The band played the House of Blues in 2014, and in retrospect, that was actually too small. As a musical performance, it remains my favorite Foo Fighters show because it was them at their most power pop—emphasis on “power”—but the audience wasn’t big enough to generate the kind of energy that the 2000 or so in The Fillmore did. People had traveled from around the country to see the show. I overheard people from Philadelphia and Austin talking before the show, and Grohl singled out a guy up front who’d held up a Hawaiian license plate with “Everlong” on it, as if there was chance this might be the first night the band forgets to play it. Their excitement was as palpable in the room as the music itself, and watching people in the back rows singing along as if Grohl might hear them added to the experience.

Still, it’s fair to ask why people pop so hard for Foo Fighters. One easy answer is the songs. They’re not genius, but they’re good songs played hard. That matters, particularly for their audience—Generation X’ers—which might be the last to embrace conventional verse/chorus song structures. They also have credible provenances, with Grohl coming from Nirvana and Pat Smear from The Germs. They’re not just any mooks. And, they’re the last band standing for people who want that kind of arena rock. They’re the natural inheritor of the Kiss/Aerosmith/Rush classic rock mantle, and two or three of the jams brought to mind—inaccurately, but still…—side three of Rainbow Live, Deep Purple’s Made in Japan, or any one of a million 10-minute interludes in concerts from the ’70s that temporarily broke down into blues rock jams that prompted musicians in Chicago and Mississippi to utter a silent “motherfucker” into the galaxy because they could feel their music being bastardized somewhere. 

But at least Foo Fighters do it without winking. They commit to their jams like they commit to their pop songs and like Grohl commits to everything he does. There’s no doubt about how hard he plays or how hard he sings. He has been injured onstage more than the average front man, including the torn bicep that caused this show to be delayed from last February because he works hard onstage, and American audiences particularly like work. Bruce Springsteen solidified his image as a working class guy by performing for at least three hours a night, and Grohl works similarly hard.

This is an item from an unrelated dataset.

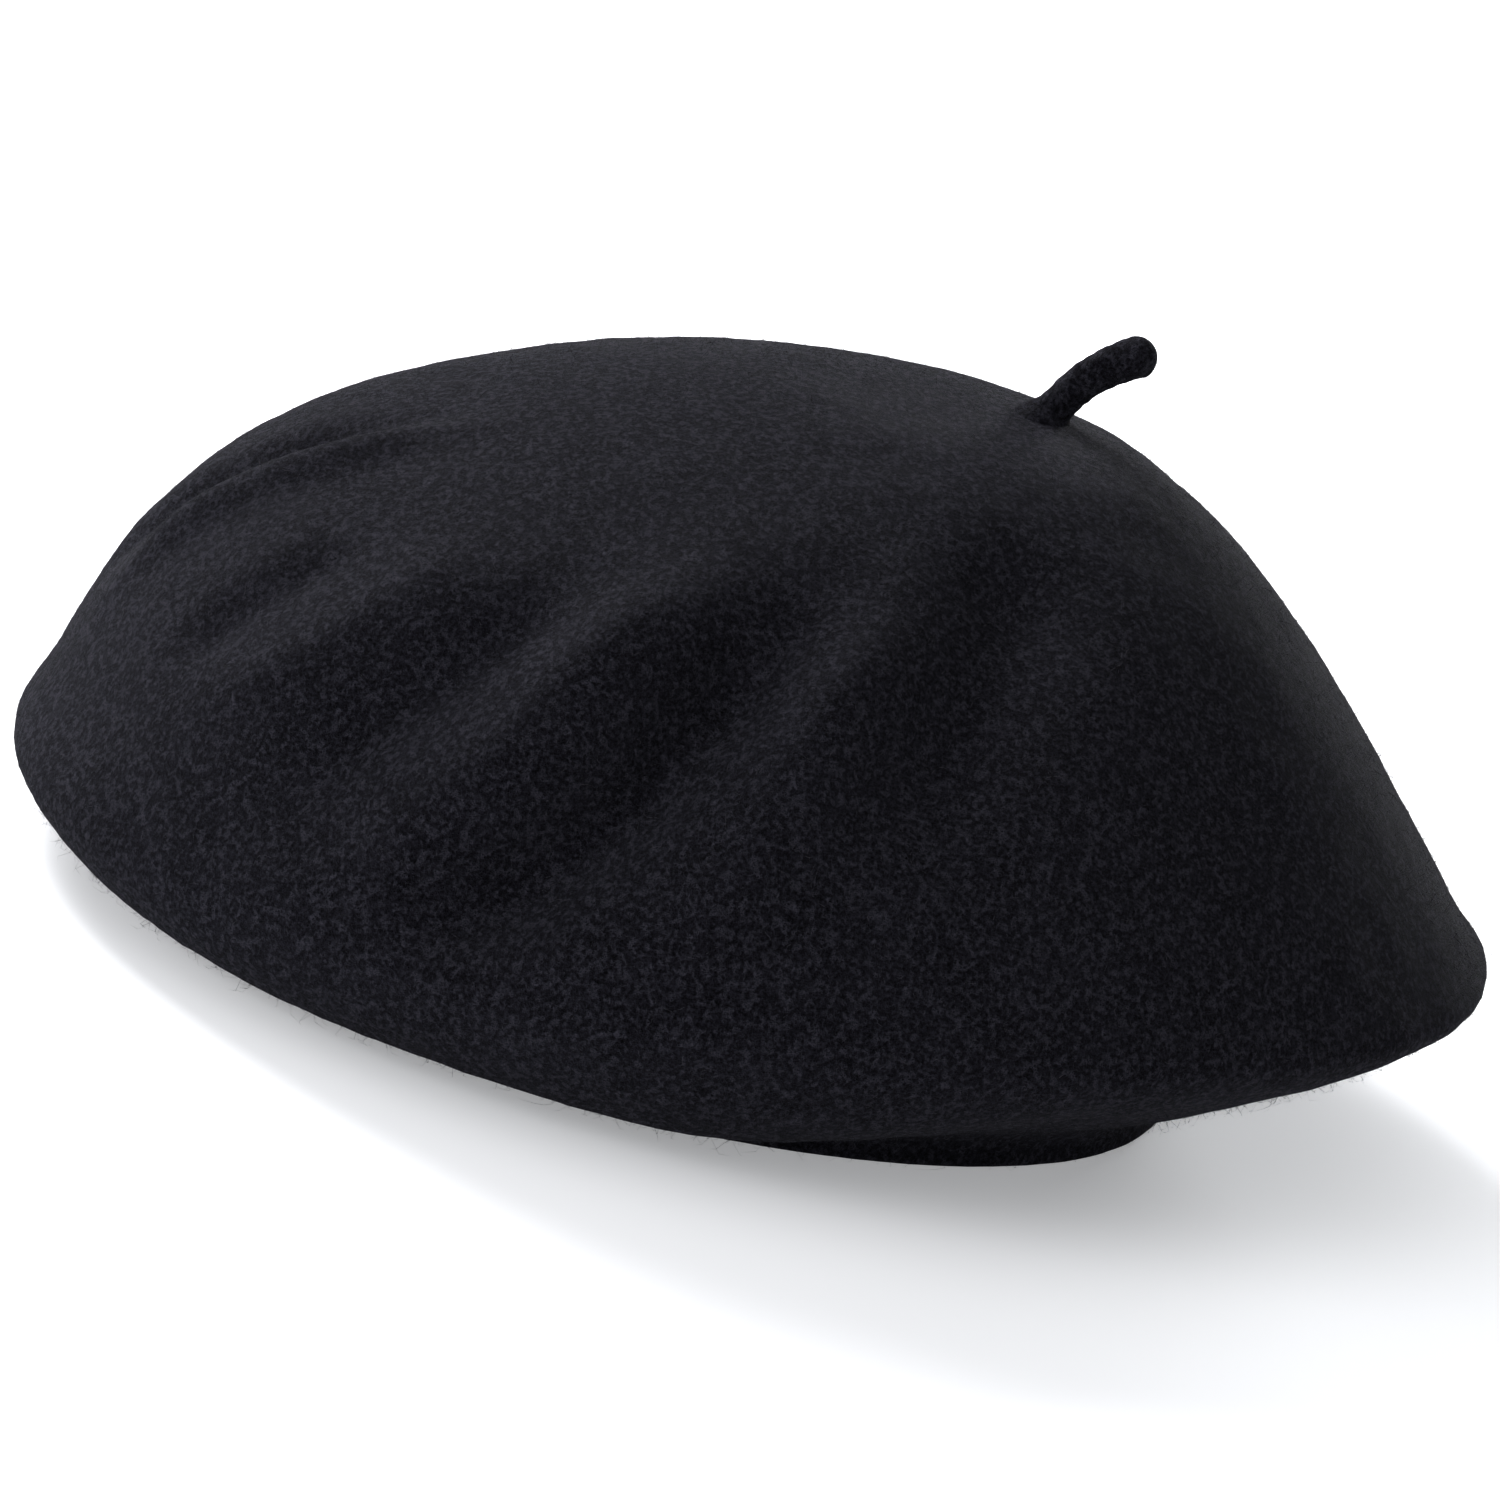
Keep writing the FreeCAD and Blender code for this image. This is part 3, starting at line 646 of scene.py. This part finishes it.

It helps that Foo Fighters are also a decidedly middlebrow band. Their songs aren’t profound, but they aren’t meatheaded either. There’s an obvious level of craft in their creation, and because of that fans feel good about liking them. They don’t have overlook too many clichés or problematic gender issues, and they don’t have to wince when singing along. The band was at its weakest when it tried on its mortar board for Sonic Highways, where the strain in the efforts to synthesize Grohl’s relationships with the cities in the series showed. 

foo fighters photo by steph catsoulis

 

I still think the band doesn’t ask enough questions of itself and the rock ’n’ roll traditions it embraces, but Dave Grohl and Foo Fighters present themselves as fans first, musicians second, and that cements their relationship with their fans. They see themselves in him, and because he really is a rock star, they like what they see. And a good rock star can table almost any complicated conversation with sheer charisma and magnetism. The Foo Fighters’ Carnival-style parade that was scheduled to coincide with their original show date and the opening of The Fillmore would have sparked a lot of conversations about the commercialization of Mardi Gras and outsiders bastardizing our traditions, but I have no doubt that Grohl’s star power would have got him though that situation like it gets him through most situations with black T-shirt style and grace.